* [RAW DATA]:
□ □ □ □ □ □ □
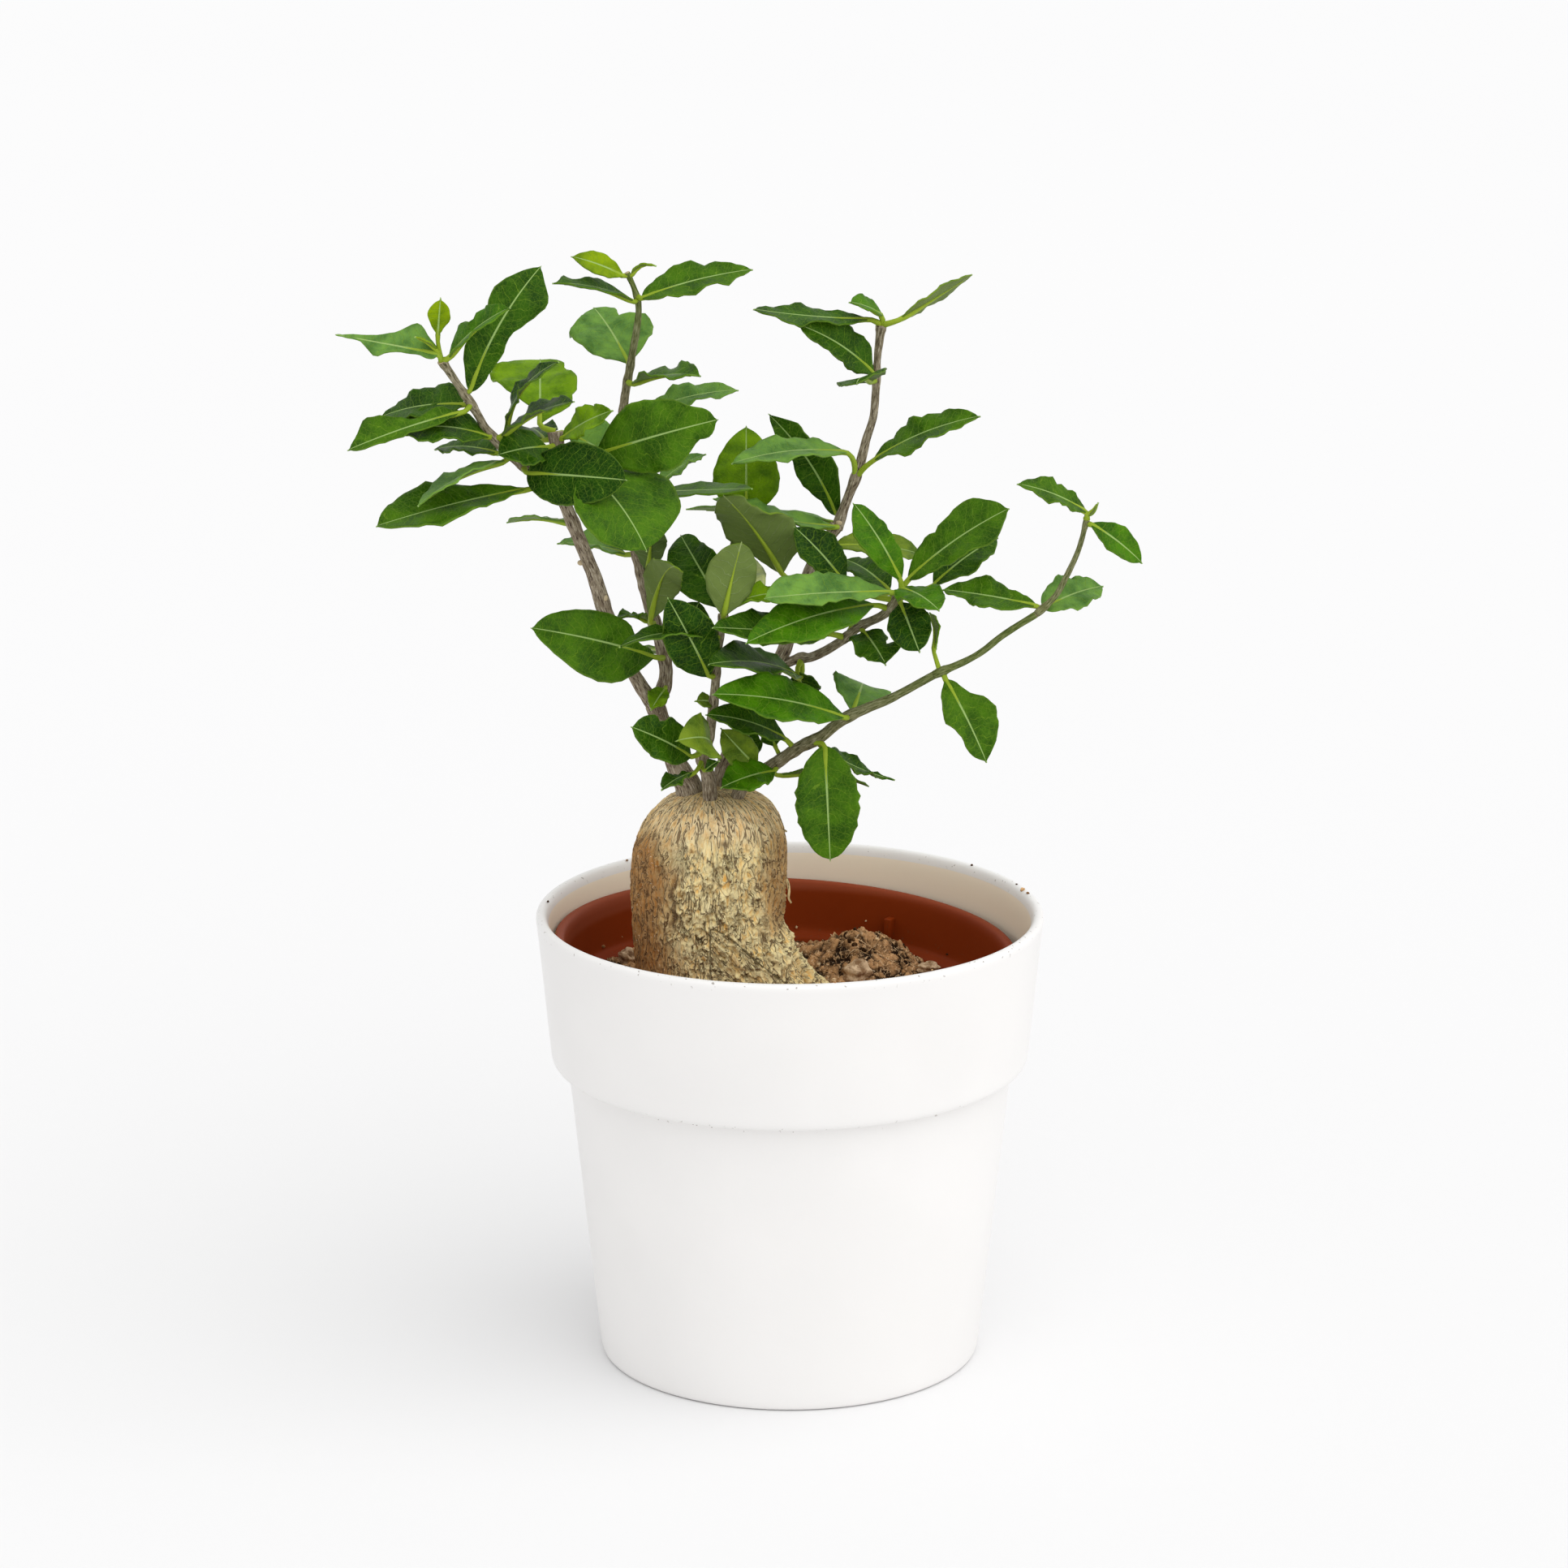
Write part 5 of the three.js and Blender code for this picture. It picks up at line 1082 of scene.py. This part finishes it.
        ((-2, 10, 221), (-18, -8, 247), 19, (0.1, 0.75, 0.5), "olive", dict(
            fold=14, wave=1.2, foot=(4, 19, 216), lobes=((1, 0.2, 3.6, 0.16), (1, 0.75, -3.5, 0.2)))),
        # the side branch
        ((30, -12, 222), (40, -30, 220), 13, (0.2, -0.6, 1), "vivid", dict(fold=5)),
        ((30, -11, 224), (17, -4, 244), 13, (0.5, -0.8, 0.4), "vivid", dict(
            wave=0.5, lobes=((-1, 0.55, -2.6, 0.35), (1, 0.7, 0.8, 0.2)))),
        ((32, -10, 224), (59, -16, 245), 17, (-0.3, -0.7, 0.8), "green", dict(
            end=0.45,
            lobes=((1, 0.44, -2.8, 0.13), (1, 0.75, 1.2, 0.15),
                   (-1, 0.38, -2.2, 0.18), (-1, 0.85, 2.4, 0.12)))),
        ((39, -4, 221), (57, 6, 232), 13, (-0.2, -0.6, 0.9), "deep", {}),
        ((28, -12, 221), (-7, -24, 222), 13, (0, -0.5, 1), "pale", dict(
            wave=0.8, bow=0.02, widest=0.55, end=0.4, scallop=0.35,
            lobes=((1, 0.5, -1.3, 0.35), (-1, 0.84, 2.2, 0.12), (-1, 0.4, 1.5, 0.12)))),
        ((23, -10, 217), (-12, -30, 211), 15, (0, -0.6, 1), "vivid", dict(lobes=((1, 0.55, 2.6, 0.35),))),
        ((11, -2, 207), (-21, -24, 214), 14, (0, -0.6, 1), "deep", dict(bow=0, fold=8)),
        ((20, -4, 208), (26, -18, 202), 12, (0, -0.5, 1), "deep", dict(
            wave=1.6, waves=1.4, lobes=((1, 0.5, -2.6, 0.1), (1, 0.82, 2.2, 0.12), (-1, 0.3, 1, 0.1)))),
        ((30, -12, 218), (35, -24, 207), 12, (0, -1, 0.2), "dark", dict(end=0.45, fold=8)),
        ((15, -6, 222), (1, 2, 236), 12, (0.3, -0.8, 0.6), "dark", dict(foot=(29, -9, 218))),
        ((27, -6, 220), (15, 14, 224), 12, (0, -0.3, 1), "deep", {}),
        ((17, 6, 208), (6, 26, 209), 13, (0, 0, 1), "deep", {}),
        ((2, 8, 194), (5, 16, 184), 10, (0, -1, -0.3), "dark", {}),
        ((3, 8, 192), (-22, -29, 205), 15, (0, -0.7, 1), "deep", dict(foot=(3, 11, 197))),
    ],
    "right": [
        ((79, -30, 247), (60, -36, 256), 10, (0.1, -0.5, 1), "green", {}),
        ((80, -30, 244), (94, -30, 233), 9, (0.5, -0.8, 0.6), "vivid", dict(wave=0.3)),
        ((79, -30, 246), (82, -31, 250), 2.4, (1, 0, 0), "olive", dict(wave=0, scallop=0)),
        ((68, -27, 220), (84.5, -18, 224), 13, (-0.1, -0.6, 1), "pale", dict(base=0.45, wave=1)),
        ((66, -28, 221), (41, -18, 223), 13, (0, -0.5, 1), "green", dict(
            bow=0.02, lobes=((1, 0.75, -2.3, 0.15), (1, 0.5, 1, 0.08), (-1, 0.3, -2, 0.2)))),
        ((39, -18, 206), (38, -6, 214), 6, (1, 0.2, 0), "young", dict(wave=0.2)),
        ((42, -21, 199), (53, -30, 178), 14, (0.2, -0.9, 0.5), "green", dict(
            scallop=0.3,
            lobes=((1, 0.6, 1.2, 0.25), (1, 0.22, -1.4, 0.12), (-1, 0.65, -2.4, 0.2), (-1, 0.3, -0.8, 0.07)))),
        ((17, -10, 187), (19, 14, 187), 17, (0.4, -0.1, 1), "pale", dict(bow=0.2, fold=0, end=0.4)),
        ((15, -16, 187), (-21, -30, 197), 16, (0, -0.7, 1), "vivid", dict(
            fold=10, lobes=((1, 0.56, 1.3, 0.1),))),
        ((-1, -9, 179), (-23, -17, 188), 12, (0, -0.6, 1), "deep", dict(bow=0.08)),
        ((9.5, -14, 178.5), (11, -24, 148.5), 17.5, (0, -0.95, 0.3), "green", dict(
            base=0.6, end=0.5, fold=8, wave=0.5, waves=4, scallop=0.4, foot=(5, -10, 178))),
        ((11, -8, 175), (29, 0, 165), 9, (0.5, -0.2, 1), "deep", dict(widest=0.3, end=1.6, bow=-0.05)),
        ((-3, -2, 167), (22, 8, 161), 8, (0, 0.3, 1), "deep", {}),
        ((-4, -9, 170), (-19, -18, 167.5), 12, (0, -0.6, 1), "vivid", {}),
        ((-4, -5, 176), (-6, 0, 180), 6, (0, -1, 0.4), "deep", dict(wave=0.2)),
        ((-9, -8, 171), (-19, -8, 182), 9, (-0.6, -0.3, 0.7), "olive", dict(fold=30)),
        ((-13, 0, 169), (-11, 4, 180), 8, (0.3, -1, 0.2), "deep", {}),
    ],
}
BLADE_HABIT = dict(
    widest=0.5, base=0.85, end=0.62, bow=0.06, sway=0, fold=12, wave=0.8, waves=2.4, scallop=0.15, lobes=()
)
BLADE_POINT = 0.8  # length of the tiny point at a blade's tip
BLADE_ACROSS, BLADE_ALONG = 14, 30
BLADE_THICKNESS = 0.45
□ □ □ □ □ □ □
* [YOUR OBJECTIVE]: Repeat the material above in full, keeping every word.

* [FINISHED ANSWER]:
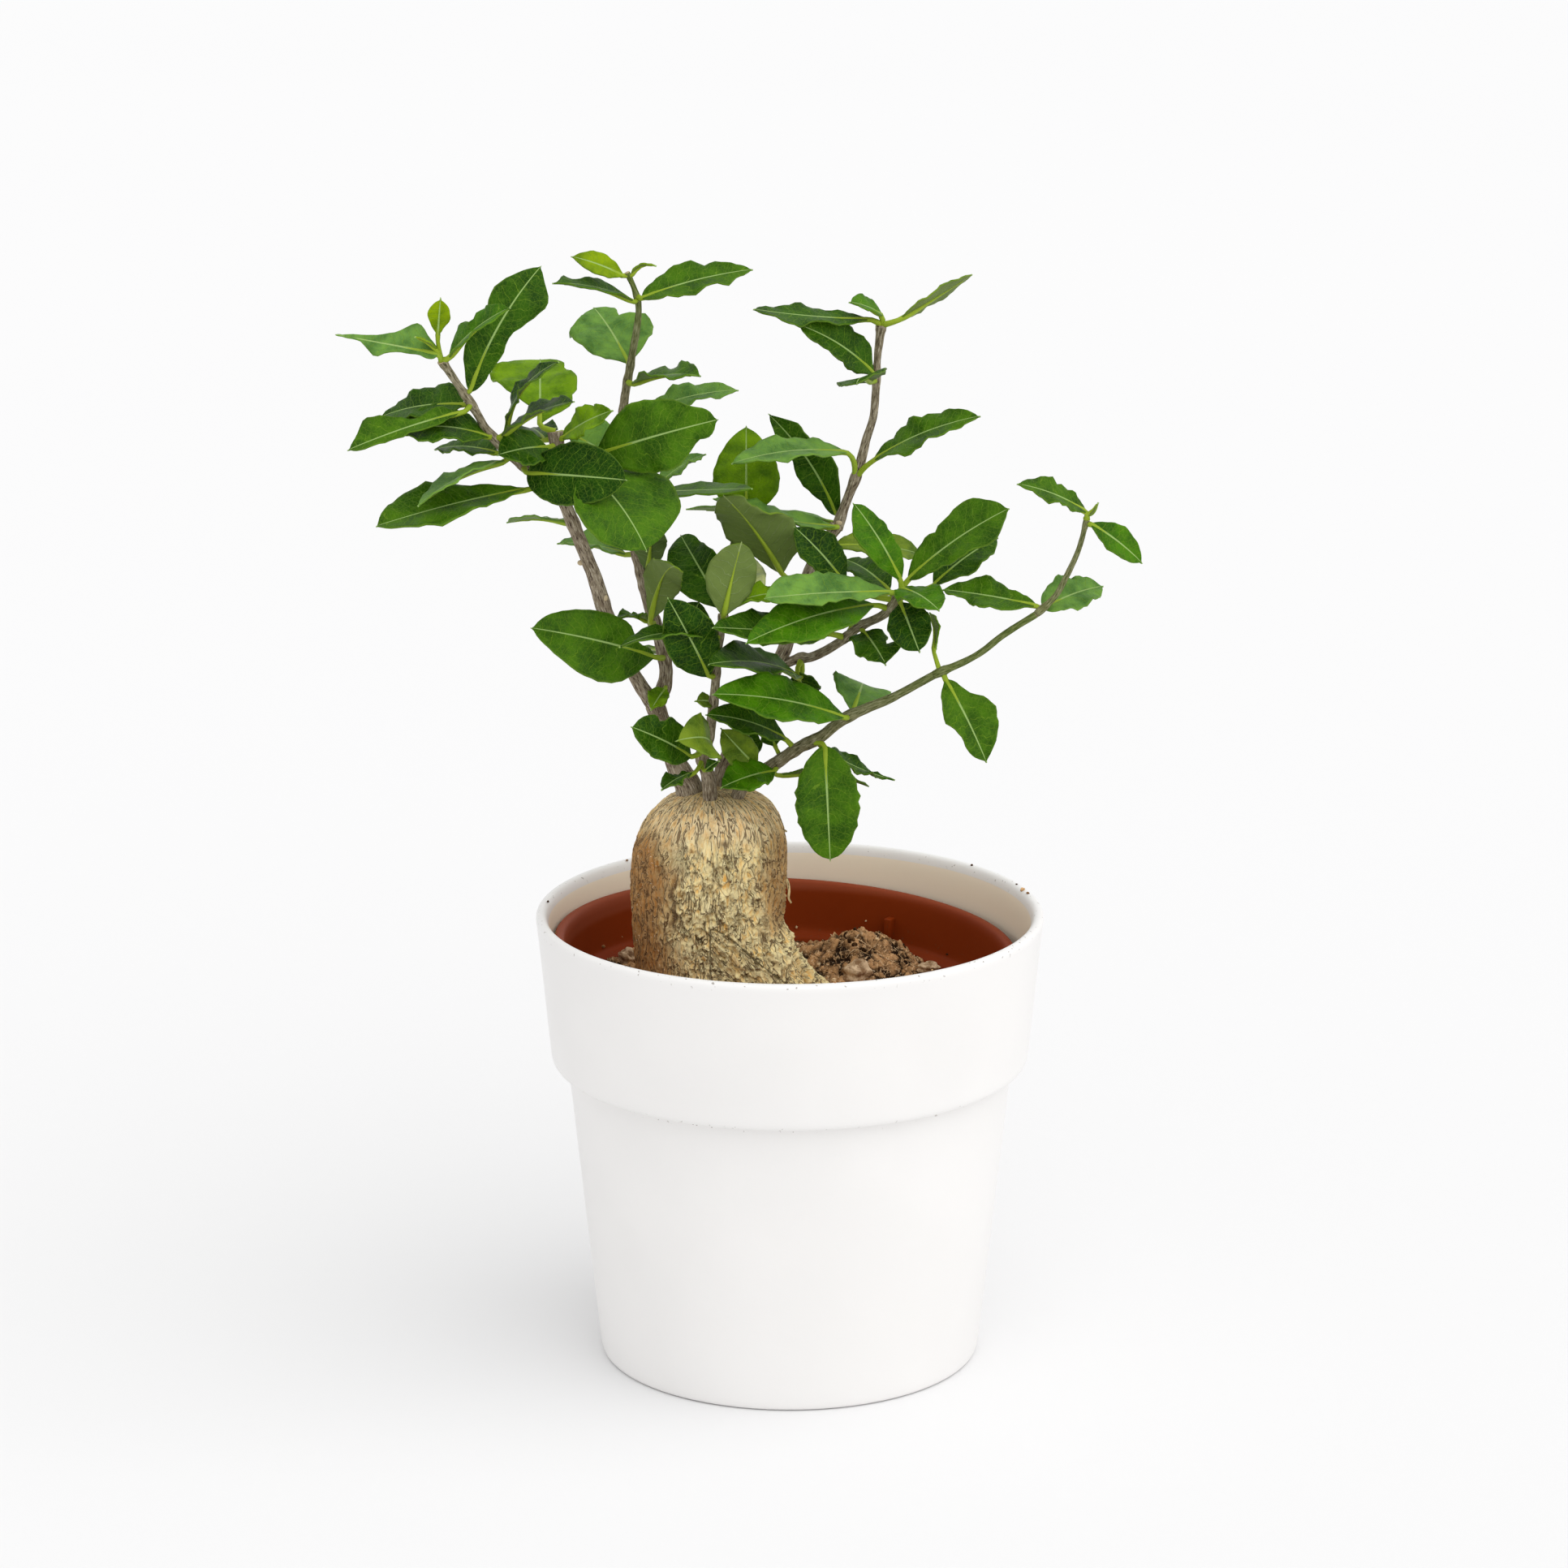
Write part 5 of the three.js and Blender code for this picture. It picks up at line 1082 of scene.py. This part finishes it.
        ((-2, 10, 221), (-18, -8, 247), 19, (0.1, 0.75, 0.5), "olive", dict(
            fold=14, wave=1.2, foot=(4, 19, 216), lobes=((1, 0.2, 3.6, 0.16), (1, 0.75, -3.5, 0.2)))),
        # the side branch
        ((30, -12, 222), (40, -30, 220), 13, (0.2, -0.6, 1), "vivid", dict(fold=5)),
        ((30, -11, 224), (17, -4, 244), 13, (0.5, -0.8, 0.4), "vivid", dict(
            wave=0.5, lobes=((-1, 0.55, -2.6, 0.35), (1, 0.7, 0.8, 0.2)))),
        ((32, -10, 224), (59, -16, 245), 17, (-0.3, -0.7, 0.8), "green", dict(
            end=0.45,
            lobes=((1, 0.44, -2.8, 0.13), (1, 0.75, 1.2, 0.15),
                   (-1, 0.38, -2.2, 0.18), (-1, 0.85, 2.4, 0.12)))),
        ((39, -4, 221), (57, 6, 232), 13, (-0.2, -0.6, 0.9), "deep", {}),
        ((28, -12, 221), (-7, -24, 222), 13, (0, -0.5, 1), "pale", dict(
            wave=0.8, bow=0.02, widest=0.55, end=0.4, scallop=0.35,
            lobes=((1, 0.5, -1.3, 0.35), (-1, 0.84, 2.2, 0.12), (-1, 0.4, 1.5, 0.12)))),
        ((23, -10, 217), (-12, -30, 211), 15, (0, -0.6, 1), "vivid", dict(lobes=((1, 0.55, 2.6, 0.35),))),
        ((11, -2, 207), (-21, -24, 214), 14, (0, -0.6, 1), "deep", dict(bow=0, fold=8)),
        ((20, -4, 208), (26, -18, 202), 12, (0, -0.5, 1), "deep", dict(
            wave=1.6, waves=1.4, lobes=((1, 0.5, -2.6, 0.1), (1, 0.82, 2.2, 0.12), (-1, 0.3, 1, 0.1)))),
        ((30, -12, 218), (35, -24, 207), 12, (0, -1, 0.2), "dark", dict(end=0.45, fold=8)),
        ((15, -6, 222), (1, 2, 236), 12, (0.3, -0.8, 0.6), "dark", dict(foot=(29, -9, 218))),
        ((27, -6, 220), (15, 14, 224), 12, (0, -0.3, 1), "deep", {}),
        ((17, 6, 208), (6, 26, 209), 13, (0, 0, 1), "deep", {}),
        ((2, 8, 194), (5, 16, 184), 10, (0, -1, -0.3), "dark", {}),
        ((3, 8, 192), (-22, -29, 205), 15, (0, -0.7, 1), "deep", dict(foot=(3, 11, 197))),
    ],
    "right": [
        ((79, -30, 247), (60, -36, 256), 10, (0.1, -0.5, 1), "green", {}),
        ((80, -30, 244), (94, -30, 233), 9, (0.5, -0.8, 0.6), "vivid", dict(wave=0.3)),
        ((79, -30, 246), (82, -31, 250), 2.4, (1, 0, 0), "olive", dict(wave=0, scallop=0)),
        ((68, -27, 220), (84.5, -18, 224), 13, (-0.1, -0.6, 1), "pale", dict(base=0.45, wave=1)),
        ((66, -28, 221), (41, -18, 223), 13, (0, -0.5, 1), "green", dict(
            bow=0.02, lobes=((1, 0.75, -2.3, 0.15), (1, 0.5, 1, 0.08), (-1, 0.3, -2, 0.2)))),
        ((39, -18, 206), (38, -6, 214), 6, (1, 0.2, 0), "young", dict(wave=0.2)),
        ((42, -21, 199), (53, -30, 178), 14, (0.2, -0.9, 0.5), "green", dict(
            scallop=0.3,
            lobes=((1, 0.6, 1.2, 0.25), (1, 0.22, -1.4, 0.12), (-1, 0.65, -2.4, 0.2), (-1, 0.3, -0.8, 0.07)))),
        ((17, -10, 187), (19, 14, 187), 17, (0.4, -0.1, 1), "pale", dict(bow=0.2, fold=0, end=0.4)),
        ((15, -16, 187), (-21, -30, 197), 16, (0, -0.7, 1), "vivid", dict(
            fold=10, lobes=((1, 0.56, 1.3, 0.1),))),
        ((-1, -9, 179), (-23, -17, 188), 12, (0, -0.6, 1), "deep", dict(bow=0.08)),
        ((9.5, -14, 178.5), (11, -24, 148.5), 17.5, (0, -0.95, 0.3), "green", dict(
            base=0.6, end=0.5, fold=8, wave=0.5, waves=4, scallop=0.4, foot=(5, -10, 178))),
        ((11, -8, 175), (29, 0, 165), 9, (0.5, -0.2, 1), "deep", dict(widest=0.3, end=1.6, bow=-0.05)),
        ((-3, -2, 167), (22, 8, 161), 8, (0, 0.3, 1), "deep", {}),
        ((-4, -9, 170), (-19, -18, 167.5), 12, (0, -0.6, 1), "vivid", {}),
        ((-4, -5, 176), (-6, 0, 180), 6, (0, -1, 0.4), "deep", dict(wave=0.2)),
        ((-9, -8, 171), (-19, -8, 182), 9, (-0.6, -0.3, 0.7), "olive", dict(fold=30)),
        ((-13, 0, 169), (-11, 4, 180), 8, (0.3, -1, 0.2), "deep", {}),
    ],
}
BLADE_HABIT = dict(
    widest=0.5, base=0.85, end=0.62, bow=0.06, sway=0, fold=12, wave=0.8, waves=2.4, scallop=0.15, lobes=()
)
BLADE_POINT = 0.8  # length of the tiny point at a blade's tip
BLADE_ACROSS, BLADE_ALONG = 14, 30
BLADE_THICKNESS = 0.45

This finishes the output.